Crawl always starts from server root

Question

Crawl always starts from server root

Closed this issue 9 years ago · 3 comments

GoogleCodeExporter commented 9 years ago

When calling skipfish as:

./skipfish -o ../out https://test.com/foo/bar/baz.html

The crawler always starts from https://test.com/, ignoring path and parameters 
(and from looking at the code in database.c, it seems it does this every time a 
link points to a new host).

I'd like to submit a patch to change this behavior (through a command-line 
switch), but before I do that I'd like to know the rationale for current code, 
in order not to break any useful use case.

Best regards,
Mattia

Original issue reported on code.google.com by mattiaba...@gmail.com on 1 Jul 2013 at 8:45

Answer 1 · 2016-02-05T08:47:40.000Z

There is a separate command-line parameter to limit the scan to a specific path 
(or exclude specific paths). Without it, the scanner simply takes any number of 
"seed" URLs in the command line, but it brute-forces the entire site. All of 
them should still get crawled, just not right away.

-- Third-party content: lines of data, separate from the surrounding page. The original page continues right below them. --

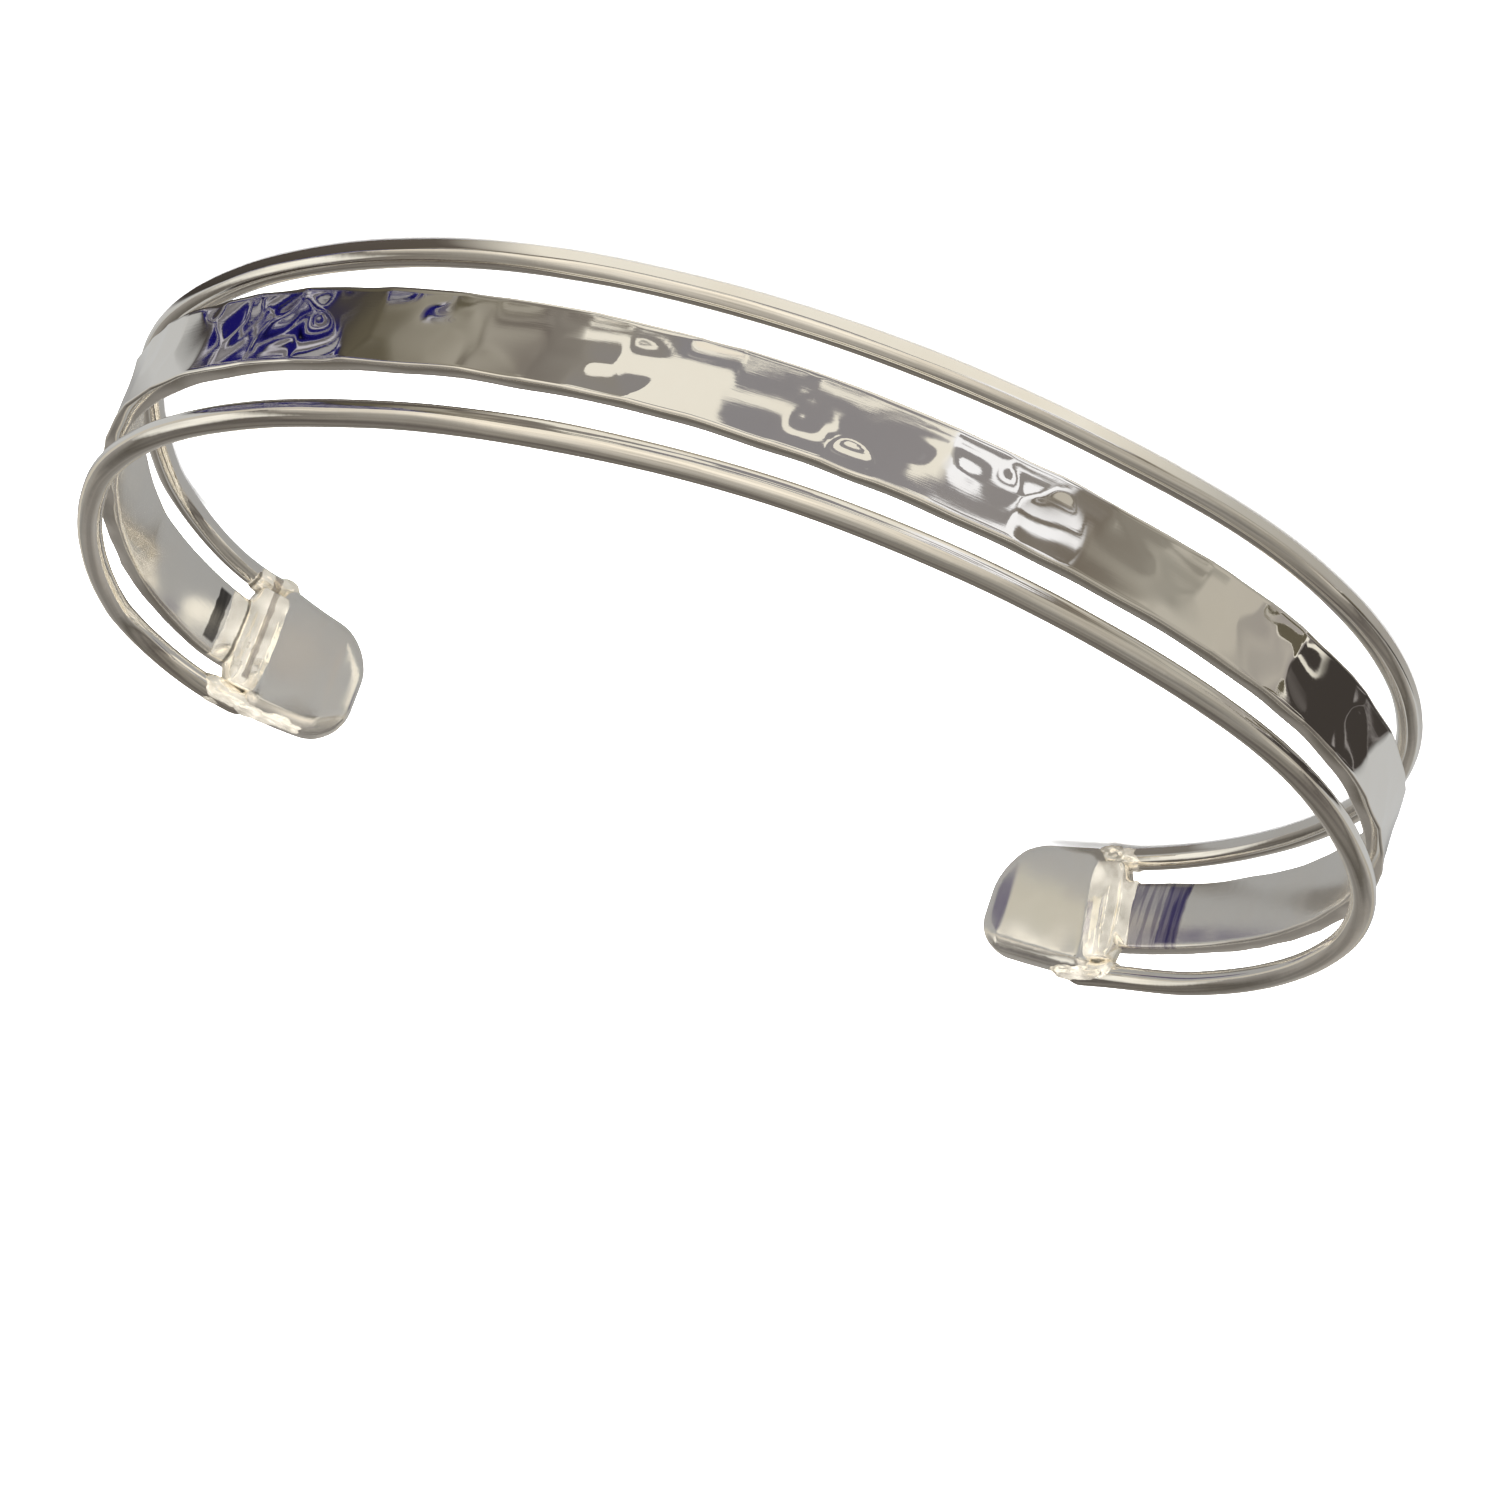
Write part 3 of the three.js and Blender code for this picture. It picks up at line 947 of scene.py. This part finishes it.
def new_group(name, inputs, output):
    """Starts a shader node group: inputs are (name, socket type, default), and output is
    (name, socket type)."""
    tree = bpy.data.node_groups.new(name, "ShaderNodeTree")
    prefix = "NodeSocket"
    for label, kind, default in inputs:
        socket = tree.interface.new_socket(name=label, in_out="INPUT", socket_type=prefix + kind)
        if default is not None:
            socket.default_value = default
    for label, kind in output:
        tree.interface.new_socket(name=label, in_out="OUTPUT", socket_type=prefix + kind)
    start = tree.nodes.new("NodeGroupInput")
    end = tree.nodes.new("NodeGroupOutput")
    end.location = (8 * 220, 0)
    return tree, start.outputs, end.inputs


def polishing_lines_group():
    """Fine scratches that follow the metal, left by polishing along it."""
    name = "Polishing Lines"
    if name in bpy.data.node_groups:
        return bpy.data.node_groups[name]
    tree, given, result = new_group(
        name,
        (
            ("Strip", "Vector", None),
            ("Lines Per Millimetre", "Float", 9.0),
            ("Stretch", "Float", 0.04),
            ("Cover", "Float", 0.5),
        ),
        (("Mask", "Float"),),
    )
    strip = given["Strip"]
    across = add_math(tree, (1, 1), "MULTIPLY", given["Lines Per Millimetre"], 1 / MM)
    along = add_math(tree, (2, 1), "MULTIPLY", across, given["Stretch"])
    scales = add_node(tree, "CombineXYZ", (3, 1), {"X": along, "Y": across, "Z": across})
    stretched = add_vector_math(tree, (4, 0), "MULTIPLY", strip, scales.outputs[0])
    lines = add_noise(tree, (5, 0), stretched, 1.0, 3.0, 0.65)["Fac"]
    patches = add_noise(tree, (5, 1), strip, 260.0, 1.0)["Fac"]
    cover = add_range(tree, (6, 1), patches, 0.35, 0.7, 0.0, given["Cover"])
    mask = add_math(tree, (7, 1), "MULTIPLY", lines, cover)
    tree.links.new(mask, result["Mask"])
    return tree


def handled_group():
    """Slow variation from handling: how warm and how dull the silver has become."""
    name = "Handled Silver"
    if name in bpy.data.node_groups:
        return bpy.data.node_groups[name]
    tree, given, result = new_group(
        name,
        (
            ("Place", "Vector", None),
            ("Patch Size", "Float", 0.004),
            ("Bright", "Color", (0.94, 0.92, 0.89, 1.0)),
            ("Warm", "Color", (0.88, 0.83, 0.76, 1.0)),
        ),
        (("Color", "Color"), ("Dullness", "Float")),
    )
    scale = add_math(tree, (1, 1), "DIVIDE", 1.0, given["Patch Size"])
    patches = add_noise(tree, (2, 0), given["Place"], scale, 4.0, 0.6)["Fac"]
    spread = add_range(tree, (3, 0), patches, 0.35, 0.7)
    color = add_mix(tree, (4, 0), spread, given["Bright"], given["Warm"])
    tree.links.new(color, result["Color"])
    tree.links.new(spread, result["Dullness"])
    return tree


def painted_shade_band_group():
    """Painted shade and painted dark reflection across the metal, between two distances along it.
    """
    name = "Heat Stain"
    if name in bpy.data.node_groups:
        return bpy.data.node_groups[name]
    tree, given, result = new_group(
        name,
        (
            ("Strip", "Vector", None),
            ("Clean Silver", "Color", (0.94, 0.92, 0.89, 1.0)),
            ("Start", "Float", 0.0),
            ("End", "Float", 0.001),
            ("Half Width", "Float", 0.001),
            ("Pale Painted Shade", "Color", (0.4, 0.38, 0.42, 1.0)),
            ("Deep Painted Shade", "Color", (0.1, 0.09, 0.3, 1.0)),
        ),
        (("Color", "Color"),),
    )
    strip = given["Strip"]
    split = add_node(tree, "SeparateXYZ", (1, 0), {0: strip}).outputs
    ragged = add_noise(tree, (1, 1), strip, 1500.0, 2.0)["Fac"]
    along = add_math(tree, (2, 1), "MULTIPLY_ADD", ragged, 0.25 * MM, split["X"])
    up = add_math(tree, (2, 2), "ABSOLUTE", split["Y"])
    edges = (
        (along, "Start", 0.08 * MM),
        (along, "End", -0.08 * MM),
        (up, "Half Width", -0.12 * MM),
    )
    masks = []
    for row, (value, edge, blur) in enumerate(edges):
        clear = add_math(tree, (3, row), "SUBTRACT", value, given[edge])
        masks.append(add_range(tree, (4, row), clear, 0.0, blur))
    mask = add_math(tree, (5, 0), "MULTIPLY", masks[0], masks[1])
    mask = add_math(tree, (5, 1), "MULTIPLY", mask, masks[2])
    stretched = add_vector_math(tree, (2, 3), "MULTIPLY", strip, (2600.0, 300.0, 300.0))
    streaks = add_noise(tree, (3, 3), stretched, 1.0, 2.0)["Fac"]
    deep = add_range(tree, (4, 3), streaks, 0.42, 0.6)
    # Pale and deep painted shade, streaked along the metal
    shade_band = add_mix(tree, (6, 2), deep, given["Pale Painted Shade"], given["Deep Painted Shade"])
    color = add_mix(tree, (7, 0), mask, given["Clean Silver"], shade_band)
    tree.links.new(color, result["Color"])
    return tree


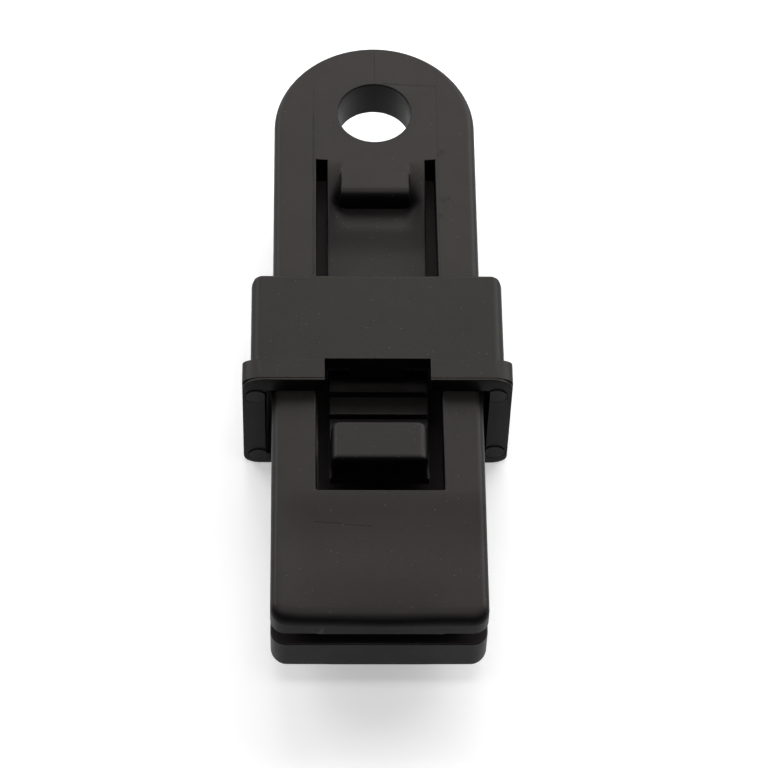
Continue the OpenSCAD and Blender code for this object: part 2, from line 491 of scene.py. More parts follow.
def place_rows(piece, upper, lower):
    """Lays the chosen points at Y and Z: those of the upper row by upper(x), the rest by lower(x)."""
    mesh = bmesh.from_edit_mesh(piece.data)
    corners = [v for v in mesh.verts if v.select]
    level = min(v.co.z for v in corners) + UPRIGHT_L * MM
    for v in corners:
        y, z = (upper if v.co.z > level else lower)(abs(v.co.x) / MM)
        v.co.y, v.co.z = y * MM, z * MM
    bmesh.update_edit_mesh(piece.data)


def faces_front(face, y):
    """Whether a face lies at Y and looks toward the jaw tips."""
    return face.normal.y < -FACING and near(middle(face).y, y)


def run_to(piece, upper, lower):
    """Extrudes the chosen face and lays its upper and lower row at two places, each given as Y and Z."""
    bpy.ops.mesh.extrude_region_move()
    place_rows(piece, lambda x: upper, lambda x: lower)


def round_across(piece, place, width, segments):
    """Rounds the edge that runs across the piece at a place given as Y and Z."""
    pick(piece, "EDGE", lambda e: along_x(e) and near(middle(e).y, place[0]) and near(middle(e).z, place[1]))
    bevel_picked(width, segments)


def edge_drop(x):
    """How far the tongue's rounded side edge has fallen at a distance x from the middle."""
    inward = min(max(x - (TONGUE_HALF - RIM_R), 0), RIM_R)
    return RIM_R - math.sqrt(RIM_R ** 2 - inward ** 2)


def edge_columns():
    """Distances from the middle at which the tongue is divided for its rounded side edges."""
    return [TONGUE_HALF - RIM_R * (1 - math.sin(math.radians(a))) for a in RIM_ANGLES]


def root_drop(run):
    """Fall of the tongue's sides below the bridge: slow at first, steepest at the block, then level."""
    drop = 0
    for (start, slope), (end, next_slope) in zip(ROOT_SLOPES, ROOT_SLOPES[1:]):
        share = part_way(run, start, end)
        drop += (slope + (next_slope - slope) * share / 2) * share * (end - start)
    return min(drop, TOP - FACE)


def dish_share(x):
    """1 in the middle of the dish in front of the stop block, 0 at the tongue's sides."""
    return smoothed(part_way(x, DISH_EDGE, DISH_HALF))


def root_height(x, y):
    """Top of the tongue near its root, with the dish round the stop block that the pawl passes down."""
    run, block_run = SLOT_Y - y, SLOT_Y - STOP_Y
    sides = root_drop(run)
    if run < block_run:
        dish = (DISH_DROP - root_drop(block_run)) * (run / block_run) ** 2
    else:
        rise = (DISH_DROP - DISH_FLAT_DROP) * min((run - block_run) / DISH_RISE_L, 1)
        dish = max(DISH_DROP - rise - sides, 0)
    return TOP - sides - dish * dish_share(x)


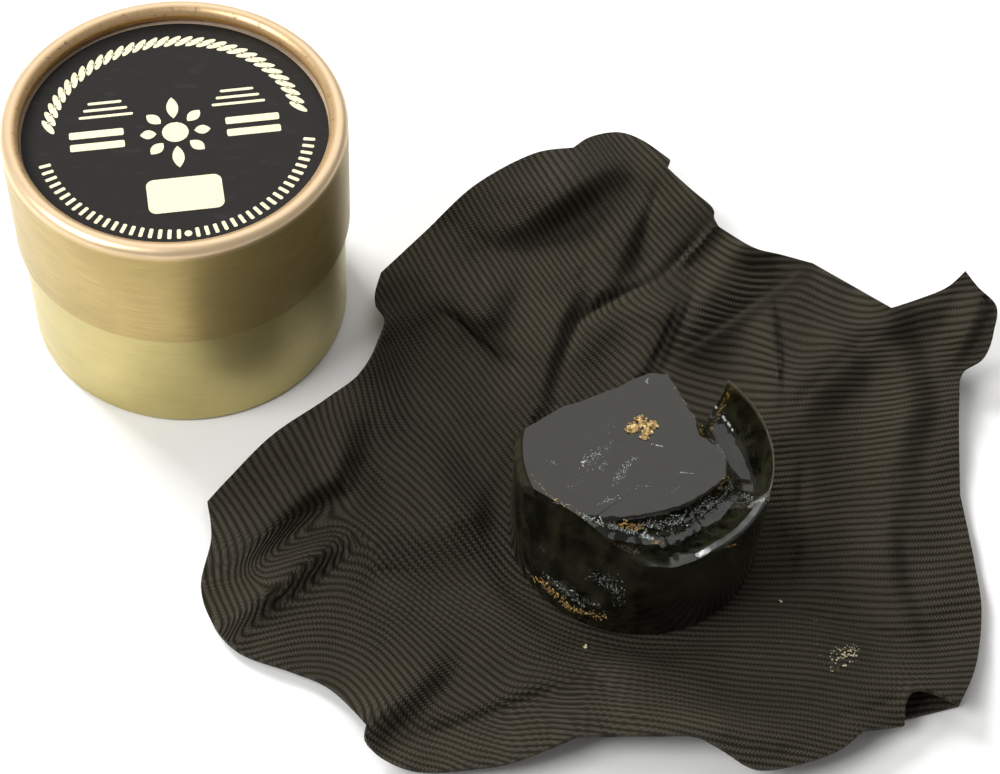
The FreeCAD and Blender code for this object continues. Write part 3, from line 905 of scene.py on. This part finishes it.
def cloth_fabric():
    """Dark brown ribbed cloth: round ribs crossed by fine threads, with a soft sheen; the grooves between
    ribs and threads are painted darker as shade.
    """
    material, tree, shader = new_material("ribbed_cloth", (0.030, 0.023, 0.017), 0.6, Specular_IOR_Level=0.12,
                                          Sheen_Weight=0.02, Sheen_Roughness=0.4)
    uv = node(tree, "UVMap", {"uv_map": "weave"}).outputs[0]
    wobble = noise(tree, uv, 0.6, 2.0, 0.5)
    split = node(tree, "SeparateXYZ", Vector=uv)
    ribs = math_node(tree, "ADD", split.outputs[0], times(tree, wobble, 0.12))
    wave = math_node(tree, "COSINE", times(tree, ribs, 2 * math.pi))
    round_rib = math_node(tree, "POWER", scaled(tree, wave, 0.49, 0.51), 0.6)
    step = times(tree, math_node(tree, "FLOOR", ribs), 0.5)
    thread = scaled(tree, split.outputs[1], THREADS, step)
    beads = math_node(tree, "COSINE", times(tree, thread, 2 * math.pi))
    soft_beads = scaled(tree, beads, 0.22, 0.78)
    height = times(tree, round_rib, soft_beads)
    fuzz = noise(tree, place(tree), 6.0, 3.0, 0.6)
    patchy = noise(tree, place(tree), 0.07, 3.0, 0.5)
    patches = ramp(tree, patchy, 0.3, 0.7)
    # painted shade: the colour darkens with the rib height, so grooves between ribs and gaps between crossing
    # threads are painted dark
    groove_shade = mix_color(tree, patches, (0.0115, 0.0100, 0.0046), (0.0160, 0.0138, 0.0068))
    crest = mix_color(tree, ramp(tree, fuzz, 0.3, 0.7), (0.041, 0.0360, 0.0265), (0.064, 0.0565, 0.0425))
    color = mix_color(tree, ramp(tree, height, 0.2, 0.85), groove_shade, crest)
    deep = node(tree, "Attribute", {"attribute_name": "rib_depth"}).outputs["Fac"]
    relief = times(tree, scaled(tree, fuzz, 0.15, height), deep)
    feed(shader, Base_Color=color, Normal=bump(tree, relief, RIB_RELIEF))
    return material


def cloth(material):
    outline = edge_loop(CLOTH_EDGE)
    plan, faces = sheet_plan(outline)
    tuck_plan, tuck_faces = sheet_plan(edge_loop(TUCK))
    x, y = plan[:, 0], plan[:, 1]
    z = cloth_height(x, y)
    tuck_z = TUCK_Z + 0.1 * value_noise(tuck_plan[:, 0], tuck_plan[:, 1], 3.0, 4)
    faces = faces + [[len(plan) + i for i in face] for face in tuck_faces]
    x, y = np.append(x, tuck_plan[:, 0]), np.append(y, tuck_plan[:, 1])
    ribs, threads = lay_weave(outline)(x, y)
    z = np.append(z, tuck_z) + GATHER_DEPTH * gathered(x, y) * np.cos(2 * math.pi * ribs)
    piece = mesh_object("ribbed_cloth", np.stack([*slide_along_sight(x, y, z), z], 1), faces, material)
    layer = piece.data.uv_layers.new(name="weave")
    loops = np.zeros(len(piece.data.loops), int)
    piece.data.loops.foreach_get("vertex_index", loops)
    layer.data.foreach_set("uv", np.stack([ribs[loops], threads[loops]], 1).ravel())
    attribute = piece.data.attributes.new("rib_depth", "FLOAT", "POINT")
    attribute.data.foreach_set("value", np.clip(zones(x, y, RIB_DEPTH), 0.05, 2.4))
    thick = piece.modifiers.new("thickness", "SOLIDIFY")
    thick.thickness = CLOTH_T * MM
    thick.offset = -1
    apply_modifiers(piece)
    finish(shade(piece, 80), "cloth", "cloth")


# ======== cake
CAKE_BOTTOM = CAKE_LOW.z
CAKE_TOP = 22.8
CAKE_EDGE_R = 1.3
CAKE_FOOT_R = 0.5
CAKE_SIDES = 240
CLOSE = 0.006             # points nearer than this are joined after the cuts

# Broken ring from the right-hand fin round to the front: azimuth, inner radius, depth, rim height.
RING_BREAK = [
    (-128, 16.0, 0.0, 23.6), (-118, 14.3, 0.9, 23.4), (-108, 13.2, 1.9, 23.2), (-96, 12.2, 2.8, 22.9),
    (-86, 11.5, 3.3, 21.3), (-76, 11.2, 3.6, 20.5), (-67, 11.1, 3.7, 20.9), (-58, 11.2, 3.6, 22.1),
    (-46, 11.3, 3.4, 22.4), (-34, 11.8, 3.3, 22.4), (-24, 12.4, 3.4, 22.6), (-17, 13.1, 4.2, 22.9),
    (-12, 12.9, 6.0, 23.2), (-3, 12.7, 7.4, 23.2), (6, 11.9, 8.0, 23.2), (14, 10.4, 8.2, 23.1),
    (23, 9.3, 8.2, 23.1), (32, 9.6, 8.0, 23.0), (41, 10.6, 7.6, 22.9), (52, 11.5, 7.0, 22.9),
]


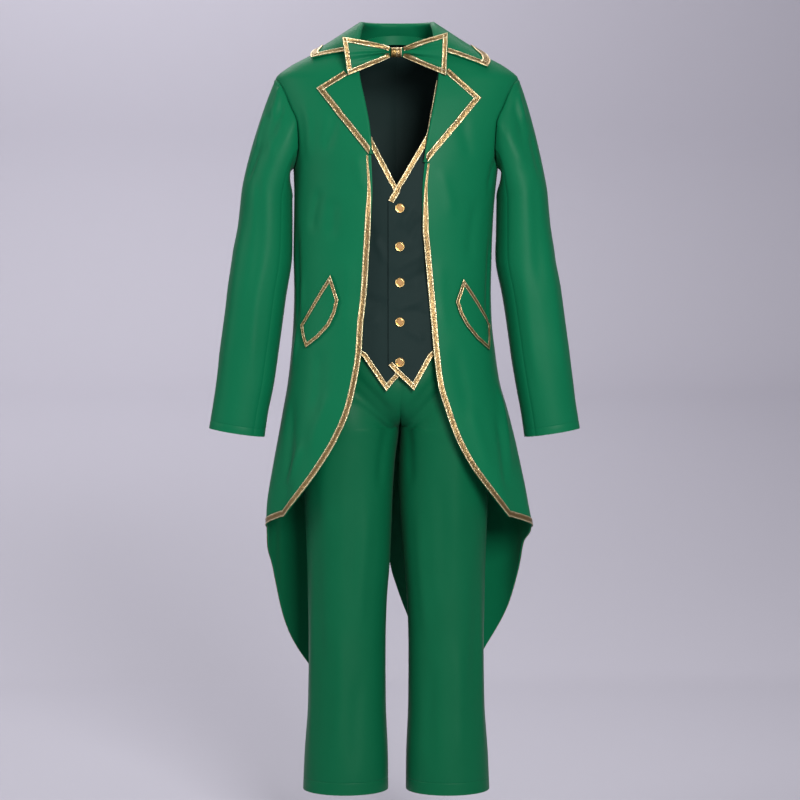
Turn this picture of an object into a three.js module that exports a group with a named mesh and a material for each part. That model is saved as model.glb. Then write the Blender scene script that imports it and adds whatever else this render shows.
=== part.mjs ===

Original comment by lcam...@google.com on 1 Jul 2013 at 8:56

Answer 2 · 2016-02-05T08:47:40.000Z


To expand on what Michal said: Using -I /foo/bar/ for explicit inclusion allows 
the active testing to be limited to /foo/bar/*

Are you concerned about / or /foo/ being actively tested ? This should not 
happen with -I. Or is there a different problem ?

Original comment by niels.he...@gmail.com on 2 Jul 2013 at 8:18

Answer 3 · 2016-02-05T08:47:40.000Z

Original comment by niels.he...@gmail.com on 17 Nov 2013 at 8:16

Changed state: Invalid